На сердце была лишь щемящая грусть. Я думал, съездим,
Понимание, что мне надо вернуться, пришло на другой день.
Я утром встал, привёл себя в порядок, и стал собираться.
– Ты куда собрался? – спросила меня мама.
– Я возвращаюсь, - ответил я.
– Куда ты возвращаешься? – удивился вошедший папа.
– К Саше, - пожал я плечами.
– Ты знаешь, в какой тесноте они живут. Вы и так им надоели до чёртиков. Не успели они свободно вздохнуть, так ты свалишься им на голову.
– А наша квартира?
– Ты маленький? Мы сдали её ещё вчера.
– Всё равно. Саша говорила, они скоро получат новую квартиру, служебную, а эта остаётся за ними.
– Ты с ума сошёл? Кто вам, детям, разрешит жить вдвоём? Ей тринадцать лет! Пожалей бедную девочку!
– Я люблю её, она сейчас очень несчастна без меня. Я тоже изнываю от горя.
– Изнывает он от горя! Ты слышишь, отец?
– Я слышу и разделяю его чувства, но считаю, если пошёл одним путём, не стоит возвращаться на полпути, возвращаться – плохая примета.
Я засмеялся. Кто меня может удержать, если мне надо вернуться! Я попытался выйти в дверь, но папа не пустил меня. С удивлением я посмотрел на папу, и попытался выйти ещё раз, но папа был подобен скале. Тогда я встал на столик, открыл окно и попытался выпрыгнуть. Меня поймали и бросили на полку. Я вскочил, попытался бороться за свободу, но в это время что-то укололо меня в шею, и я обмяк.
Меня положили на полку, сняли рюкзак и обувь.
– Полежи, дурачок, - сказала мама, заворачивая в бумагу использованный шприц.
Я лежал, всё видел и слышал, но был парализован.
– Что ты ему вколола? – удивился папа.
Мама назвала мудрёное название, и сказала, что это успокоительное.
Здорово оно меня успокоило. Я лежал, лежал, и описался.
– Что с ним? – удивился папа, увидев, что мои джинсы стали мокрыми.

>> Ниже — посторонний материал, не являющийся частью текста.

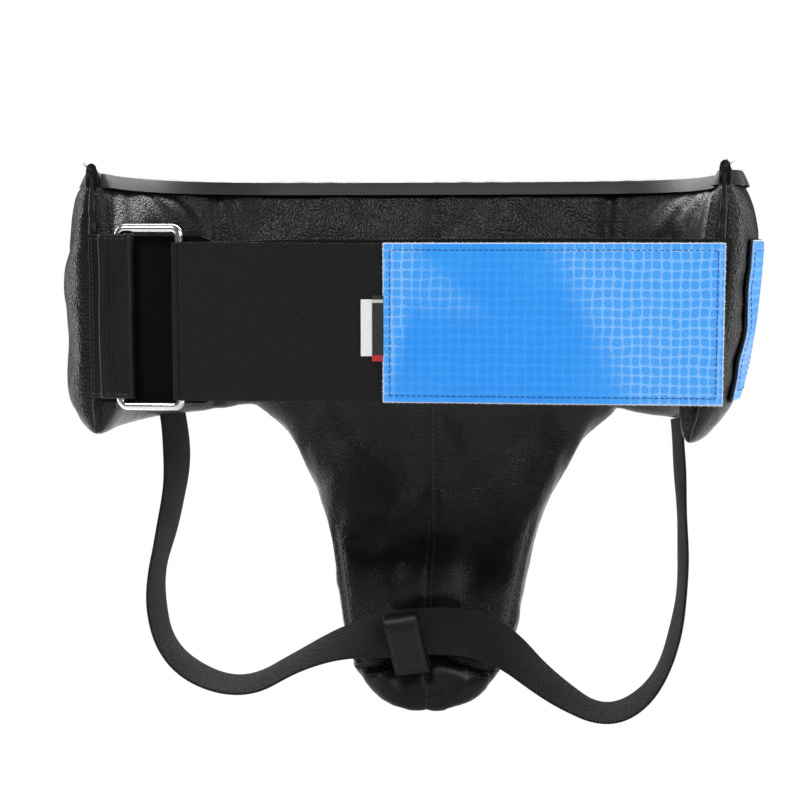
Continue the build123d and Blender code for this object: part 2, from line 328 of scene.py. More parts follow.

– Не знаю, - ещё больше удивилась мама, подошла ко мне и попыталась привести в чувство, но я совершенно не ощущал своего тела. Оно было будто резиновое.
Язык запал в горло, и я захрипел, стал задыхаться. Хорошо хоть дышать мог.
Меня перевернули, переодели.
Я опять описался.
– Сделай что-нибудь! – взревел папа. – Ты отравила моего сына!
– Ничего я не травила! – кричала мама, - это ведьма его околдовала!
Мне сделали ещё один укол, и я погрузился в сон.
На следующей станции меня сняли с поезда. Папа договорился с военными, что он со мной полетит самолётом, а мама доберётся с вещами поездом. Там папа её встретит и перевезёт на квартиру.
По - моему, папа был зол на маму.
На самолёте я так и не отошёл от паралича, меня перевезли в госпиталь, там ещё чем-то кололи, пока я не потерял связь с миром. Что-то помню, но как во сне.